EXERCISE GOAL: Copy exactly the lines of the material below that run from the one containing "by its lean" through the one containing "record = json.load(file)". Copy no other lines.

DATA:

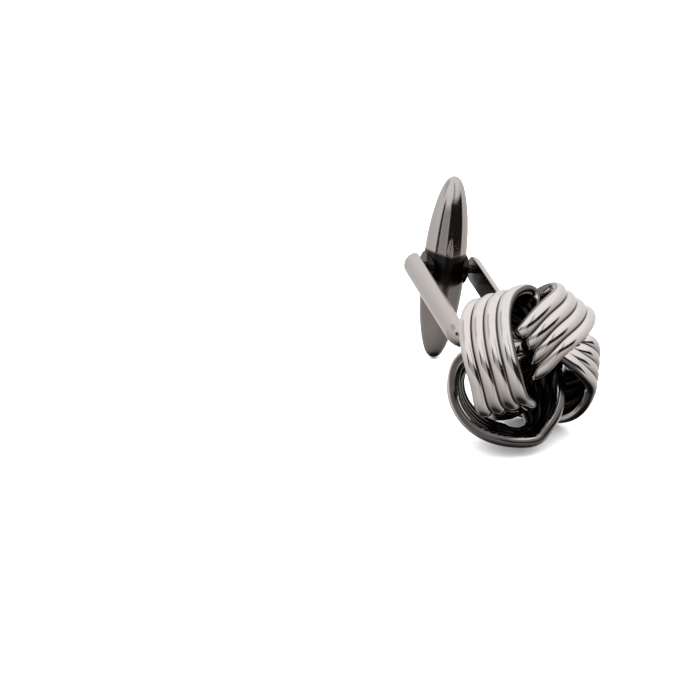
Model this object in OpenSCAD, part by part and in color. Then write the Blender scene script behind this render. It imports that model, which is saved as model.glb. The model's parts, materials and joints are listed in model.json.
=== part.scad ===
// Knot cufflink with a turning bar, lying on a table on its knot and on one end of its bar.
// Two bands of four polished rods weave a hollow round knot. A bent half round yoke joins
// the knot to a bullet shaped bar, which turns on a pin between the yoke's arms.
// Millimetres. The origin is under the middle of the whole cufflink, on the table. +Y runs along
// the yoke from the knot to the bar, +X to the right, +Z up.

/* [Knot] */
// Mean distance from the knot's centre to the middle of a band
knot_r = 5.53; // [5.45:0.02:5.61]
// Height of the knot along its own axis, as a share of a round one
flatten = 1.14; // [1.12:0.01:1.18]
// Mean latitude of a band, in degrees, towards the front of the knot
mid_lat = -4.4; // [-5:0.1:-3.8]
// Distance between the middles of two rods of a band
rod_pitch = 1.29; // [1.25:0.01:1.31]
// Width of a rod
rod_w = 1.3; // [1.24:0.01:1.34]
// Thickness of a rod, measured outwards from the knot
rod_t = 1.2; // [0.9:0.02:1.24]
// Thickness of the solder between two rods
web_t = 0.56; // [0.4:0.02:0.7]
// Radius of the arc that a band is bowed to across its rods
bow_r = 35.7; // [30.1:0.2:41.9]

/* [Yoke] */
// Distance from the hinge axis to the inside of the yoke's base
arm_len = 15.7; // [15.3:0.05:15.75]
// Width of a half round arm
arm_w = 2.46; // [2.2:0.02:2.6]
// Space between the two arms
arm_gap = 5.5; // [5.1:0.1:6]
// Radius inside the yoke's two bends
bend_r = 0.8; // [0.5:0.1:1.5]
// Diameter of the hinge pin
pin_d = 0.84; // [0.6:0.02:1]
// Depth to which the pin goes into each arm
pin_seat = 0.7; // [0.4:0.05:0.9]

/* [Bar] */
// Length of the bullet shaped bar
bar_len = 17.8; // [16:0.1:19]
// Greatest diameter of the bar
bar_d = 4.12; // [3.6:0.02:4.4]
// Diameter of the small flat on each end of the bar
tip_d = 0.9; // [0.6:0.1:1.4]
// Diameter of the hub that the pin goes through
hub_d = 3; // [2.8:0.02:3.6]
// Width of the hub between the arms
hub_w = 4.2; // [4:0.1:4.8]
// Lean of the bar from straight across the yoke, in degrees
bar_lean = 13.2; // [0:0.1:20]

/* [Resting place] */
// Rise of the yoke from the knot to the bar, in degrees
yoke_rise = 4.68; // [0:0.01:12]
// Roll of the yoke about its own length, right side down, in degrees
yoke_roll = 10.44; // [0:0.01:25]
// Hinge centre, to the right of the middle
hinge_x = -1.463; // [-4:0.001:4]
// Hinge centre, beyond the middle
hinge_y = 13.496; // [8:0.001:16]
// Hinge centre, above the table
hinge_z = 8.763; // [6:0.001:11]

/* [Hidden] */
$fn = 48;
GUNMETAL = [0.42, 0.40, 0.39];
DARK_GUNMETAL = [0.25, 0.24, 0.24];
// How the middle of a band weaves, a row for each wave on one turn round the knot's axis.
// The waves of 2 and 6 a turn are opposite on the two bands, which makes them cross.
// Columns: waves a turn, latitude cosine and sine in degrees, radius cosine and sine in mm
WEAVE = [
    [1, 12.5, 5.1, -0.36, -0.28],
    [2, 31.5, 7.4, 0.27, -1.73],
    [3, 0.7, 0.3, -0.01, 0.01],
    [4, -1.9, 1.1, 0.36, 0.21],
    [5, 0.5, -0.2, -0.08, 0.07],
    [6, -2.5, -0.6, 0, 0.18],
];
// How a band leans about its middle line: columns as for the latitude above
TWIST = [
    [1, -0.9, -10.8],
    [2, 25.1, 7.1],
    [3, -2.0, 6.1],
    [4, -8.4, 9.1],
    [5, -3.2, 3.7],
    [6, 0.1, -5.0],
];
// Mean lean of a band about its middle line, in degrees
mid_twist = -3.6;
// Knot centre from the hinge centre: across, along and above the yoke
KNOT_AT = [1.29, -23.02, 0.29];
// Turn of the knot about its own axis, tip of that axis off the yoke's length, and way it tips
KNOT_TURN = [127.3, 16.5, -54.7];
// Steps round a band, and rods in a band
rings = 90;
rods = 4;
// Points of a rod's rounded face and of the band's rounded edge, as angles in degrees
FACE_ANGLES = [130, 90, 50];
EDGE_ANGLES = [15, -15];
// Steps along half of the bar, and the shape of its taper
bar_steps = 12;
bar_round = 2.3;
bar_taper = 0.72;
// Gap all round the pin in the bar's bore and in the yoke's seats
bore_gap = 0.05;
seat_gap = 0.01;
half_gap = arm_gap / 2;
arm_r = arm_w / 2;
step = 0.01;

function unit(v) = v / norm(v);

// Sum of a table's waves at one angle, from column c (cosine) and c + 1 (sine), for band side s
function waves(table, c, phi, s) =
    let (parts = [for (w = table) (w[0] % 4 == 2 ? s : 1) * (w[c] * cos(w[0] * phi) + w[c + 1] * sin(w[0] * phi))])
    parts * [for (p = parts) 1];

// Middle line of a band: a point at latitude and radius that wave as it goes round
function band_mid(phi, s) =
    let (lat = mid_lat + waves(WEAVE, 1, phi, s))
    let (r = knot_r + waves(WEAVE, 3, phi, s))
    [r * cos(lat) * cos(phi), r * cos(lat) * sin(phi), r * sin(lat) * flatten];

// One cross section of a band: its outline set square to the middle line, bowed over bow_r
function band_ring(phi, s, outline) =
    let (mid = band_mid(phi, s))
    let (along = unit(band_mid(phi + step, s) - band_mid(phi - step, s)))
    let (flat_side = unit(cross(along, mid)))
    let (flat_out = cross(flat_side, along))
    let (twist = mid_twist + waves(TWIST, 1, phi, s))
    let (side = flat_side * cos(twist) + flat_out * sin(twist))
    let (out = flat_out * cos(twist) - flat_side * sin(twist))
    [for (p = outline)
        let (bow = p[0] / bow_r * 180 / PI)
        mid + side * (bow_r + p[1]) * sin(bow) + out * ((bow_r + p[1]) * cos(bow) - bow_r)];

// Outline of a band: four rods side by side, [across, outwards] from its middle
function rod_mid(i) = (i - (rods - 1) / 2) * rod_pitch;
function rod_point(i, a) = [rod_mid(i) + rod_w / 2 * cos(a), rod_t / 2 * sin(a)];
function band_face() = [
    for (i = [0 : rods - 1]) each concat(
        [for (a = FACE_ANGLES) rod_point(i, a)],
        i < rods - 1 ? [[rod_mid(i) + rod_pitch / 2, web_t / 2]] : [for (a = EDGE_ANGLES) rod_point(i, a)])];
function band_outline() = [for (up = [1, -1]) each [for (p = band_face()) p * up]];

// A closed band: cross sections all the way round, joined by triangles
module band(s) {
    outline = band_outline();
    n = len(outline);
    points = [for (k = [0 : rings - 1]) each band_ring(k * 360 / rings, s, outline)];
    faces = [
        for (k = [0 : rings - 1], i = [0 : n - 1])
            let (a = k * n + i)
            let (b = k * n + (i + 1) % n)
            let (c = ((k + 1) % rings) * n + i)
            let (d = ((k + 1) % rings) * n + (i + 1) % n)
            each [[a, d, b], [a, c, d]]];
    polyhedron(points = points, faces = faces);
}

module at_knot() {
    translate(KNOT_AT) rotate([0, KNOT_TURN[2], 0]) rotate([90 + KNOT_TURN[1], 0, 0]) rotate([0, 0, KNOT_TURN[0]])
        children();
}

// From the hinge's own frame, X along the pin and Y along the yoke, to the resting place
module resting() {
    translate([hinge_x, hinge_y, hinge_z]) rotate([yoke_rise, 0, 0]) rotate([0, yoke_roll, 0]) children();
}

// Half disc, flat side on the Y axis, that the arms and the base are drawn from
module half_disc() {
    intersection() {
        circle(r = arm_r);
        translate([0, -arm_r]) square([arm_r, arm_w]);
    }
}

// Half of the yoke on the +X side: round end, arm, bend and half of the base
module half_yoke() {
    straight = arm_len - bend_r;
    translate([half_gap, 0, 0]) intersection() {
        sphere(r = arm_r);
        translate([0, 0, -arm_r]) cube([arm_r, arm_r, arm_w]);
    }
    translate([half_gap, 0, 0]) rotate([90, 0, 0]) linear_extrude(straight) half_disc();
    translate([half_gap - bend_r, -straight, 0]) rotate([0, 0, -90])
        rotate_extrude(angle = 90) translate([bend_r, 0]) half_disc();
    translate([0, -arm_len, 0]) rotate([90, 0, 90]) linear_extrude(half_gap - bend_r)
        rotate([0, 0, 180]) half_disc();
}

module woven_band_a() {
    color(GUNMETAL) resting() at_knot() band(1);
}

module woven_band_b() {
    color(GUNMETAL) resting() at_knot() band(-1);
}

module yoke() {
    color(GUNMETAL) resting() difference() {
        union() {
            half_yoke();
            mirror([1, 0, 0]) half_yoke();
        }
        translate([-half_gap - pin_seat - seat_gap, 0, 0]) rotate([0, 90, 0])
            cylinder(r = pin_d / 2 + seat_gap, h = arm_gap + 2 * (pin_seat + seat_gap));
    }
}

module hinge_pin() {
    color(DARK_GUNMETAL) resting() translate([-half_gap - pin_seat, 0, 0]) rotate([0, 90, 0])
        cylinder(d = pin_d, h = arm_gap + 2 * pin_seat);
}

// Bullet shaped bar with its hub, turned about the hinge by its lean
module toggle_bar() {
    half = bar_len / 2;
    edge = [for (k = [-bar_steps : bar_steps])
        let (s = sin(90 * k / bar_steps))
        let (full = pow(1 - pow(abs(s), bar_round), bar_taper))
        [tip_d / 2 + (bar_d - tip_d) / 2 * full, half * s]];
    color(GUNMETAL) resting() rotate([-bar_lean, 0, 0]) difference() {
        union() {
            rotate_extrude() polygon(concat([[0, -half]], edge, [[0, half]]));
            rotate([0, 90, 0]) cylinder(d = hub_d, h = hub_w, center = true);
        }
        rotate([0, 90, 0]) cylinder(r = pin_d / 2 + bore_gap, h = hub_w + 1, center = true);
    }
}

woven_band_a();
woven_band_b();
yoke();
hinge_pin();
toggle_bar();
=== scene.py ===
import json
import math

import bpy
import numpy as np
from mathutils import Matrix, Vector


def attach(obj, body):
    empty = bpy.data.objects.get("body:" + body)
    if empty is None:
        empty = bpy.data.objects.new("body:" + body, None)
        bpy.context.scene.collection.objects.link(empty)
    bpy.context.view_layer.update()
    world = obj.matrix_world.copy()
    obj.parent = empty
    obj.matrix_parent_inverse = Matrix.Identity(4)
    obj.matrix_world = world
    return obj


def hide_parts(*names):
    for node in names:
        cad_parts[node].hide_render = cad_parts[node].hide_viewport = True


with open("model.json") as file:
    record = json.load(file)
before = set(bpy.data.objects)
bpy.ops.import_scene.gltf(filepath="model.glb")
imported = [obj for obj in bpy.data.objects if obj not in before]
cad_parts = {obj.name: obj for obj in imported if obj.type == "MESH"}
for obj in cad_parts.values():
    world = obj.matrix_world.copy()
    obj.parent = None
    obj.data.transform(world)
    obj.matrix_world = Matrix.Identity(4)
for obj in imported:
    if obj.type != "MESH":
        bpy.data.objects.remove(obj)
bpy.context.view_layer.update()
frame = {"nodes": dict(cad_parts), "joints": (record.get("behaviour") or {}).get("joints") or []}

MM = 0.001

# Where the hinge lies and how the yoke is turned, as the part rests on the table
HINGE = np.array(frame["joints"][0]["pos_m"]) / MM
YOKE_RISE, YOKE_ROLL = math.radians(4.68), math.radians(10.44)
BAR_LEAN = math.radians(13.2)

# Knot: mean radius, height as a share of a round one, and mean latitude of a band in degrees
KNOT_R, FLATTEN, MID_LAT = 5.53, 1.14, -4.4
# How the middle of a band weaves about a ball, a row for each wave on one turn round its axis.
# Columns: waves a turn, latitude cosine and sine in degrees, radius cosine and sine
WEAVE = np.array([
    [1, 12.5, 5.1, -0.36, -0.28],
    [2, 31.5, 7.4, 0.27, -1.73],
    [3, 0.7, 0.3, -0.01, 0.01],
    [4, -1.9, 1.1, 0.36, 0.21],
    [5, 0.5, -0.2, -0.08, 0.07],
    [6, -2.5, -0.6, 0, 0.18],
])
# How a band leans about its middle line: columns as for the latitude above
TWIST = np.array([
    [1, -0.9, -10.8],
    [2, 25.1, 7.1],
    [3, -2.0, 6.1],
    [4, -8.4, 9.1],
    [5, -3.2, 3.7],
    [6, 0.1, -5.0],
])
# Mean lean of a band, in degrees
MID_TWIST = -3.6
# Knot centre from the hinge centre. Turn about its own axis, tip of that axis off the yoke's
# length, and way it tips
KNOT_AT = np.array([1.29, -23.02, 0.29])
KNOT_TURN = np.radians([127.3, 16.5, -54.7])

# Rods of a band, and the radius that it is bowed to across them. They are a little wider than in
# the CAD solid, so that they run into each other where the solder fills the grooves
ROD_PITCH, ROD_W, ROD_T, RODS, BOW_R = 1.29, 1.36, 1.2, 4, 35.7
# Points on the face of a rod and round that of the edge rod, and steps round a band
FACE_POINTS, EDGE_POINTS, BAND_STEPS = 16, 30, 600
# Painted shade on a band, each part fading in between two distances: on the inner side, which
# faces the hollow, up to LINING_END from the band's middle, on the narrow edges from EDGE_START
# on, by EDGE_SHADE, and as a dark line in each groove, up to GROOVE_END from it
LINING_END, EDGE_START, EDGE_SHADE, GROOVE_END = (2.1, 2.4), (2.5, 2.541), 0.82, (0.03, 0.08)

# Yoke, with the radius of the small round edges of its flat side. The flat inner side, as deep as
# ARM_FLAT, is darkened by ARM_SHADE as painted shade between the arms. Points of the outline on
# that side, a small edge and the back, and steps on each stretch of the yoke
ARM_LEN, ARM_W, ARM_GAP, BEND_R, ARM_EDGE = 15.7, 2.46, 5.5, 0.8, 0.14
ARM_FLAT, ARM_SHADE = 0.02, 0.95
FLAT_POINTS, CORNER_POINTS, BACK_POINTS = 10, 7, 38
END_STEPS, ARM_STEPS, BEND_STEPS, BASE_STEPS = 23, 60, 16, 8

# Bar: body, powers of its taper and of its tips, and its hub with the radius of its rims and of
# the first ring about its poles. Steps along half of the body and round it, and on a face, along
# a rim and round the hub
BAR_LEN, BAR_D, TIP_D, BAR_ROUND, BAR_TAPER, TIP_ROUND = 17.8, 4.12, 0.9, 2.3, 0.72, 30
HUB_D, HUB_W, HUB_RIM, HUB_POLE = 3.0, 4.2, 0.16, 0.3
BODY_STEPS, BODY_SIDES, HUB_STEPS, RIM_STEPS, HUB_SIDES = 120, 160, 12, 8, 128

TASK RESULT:
// Bullet shaped bar with its hub, turned about the hinge by its lean
module toggle_bar() {
    half = bar_len / 2;
    edge = [for (k = [-bar_steps : bar_steps])
        let (s = sin(90 * k / bar_steps))
        let (full = pow(1 - pow(abs(s), bar_round), bar_taper))
        [tip_d / 2 + (bar_d - tip_d) / 2 * full, half * s]];
    color(GUNMETAL) resting() rotate([-bar_lean, 0, 0]) difference() {
        union() {
            rotate_extrude() polygon(concat([[0, -half]], edge, [[0, half]]));
            rotate([0, 90, 0]) cylinder(d = hub_d, h = hub_w, center = true);
        }
        rotate([0, 90, 0]) cylinder(r = pin_d / 2 + bore_gap, h = hub_w + 1, center = true);
    }
}

woven_band_a();
woven_band_b();
yoke();
hinge_pin();
toggle_bar();
=== scene.py ===
import json
import math

import bpy
import numpy as np
from mathutils import Matrix, Vector


def attach(obj, body):
    empty = bpy.data.objects.get("body:" + body)
    if empty is None:
        empty = bpy.data.objects.new("body:" + body, None)
        bpy.context.scene.collection.objects.link(empty)
    bpy.context.view_layer.update()
    world = obj.matrix_world.copy()
    obj.parent = empty
    obj.matrix_parent_inverse = Matrix.Identity(4)
    obj.matrix_world = world
    return obj


def hide_parts(*names):
    for node in names:
        cad_parts[node].hide_render = cad_parts[node].hide_viewport = True


with open("model.json") as file:
    record = json.load(file)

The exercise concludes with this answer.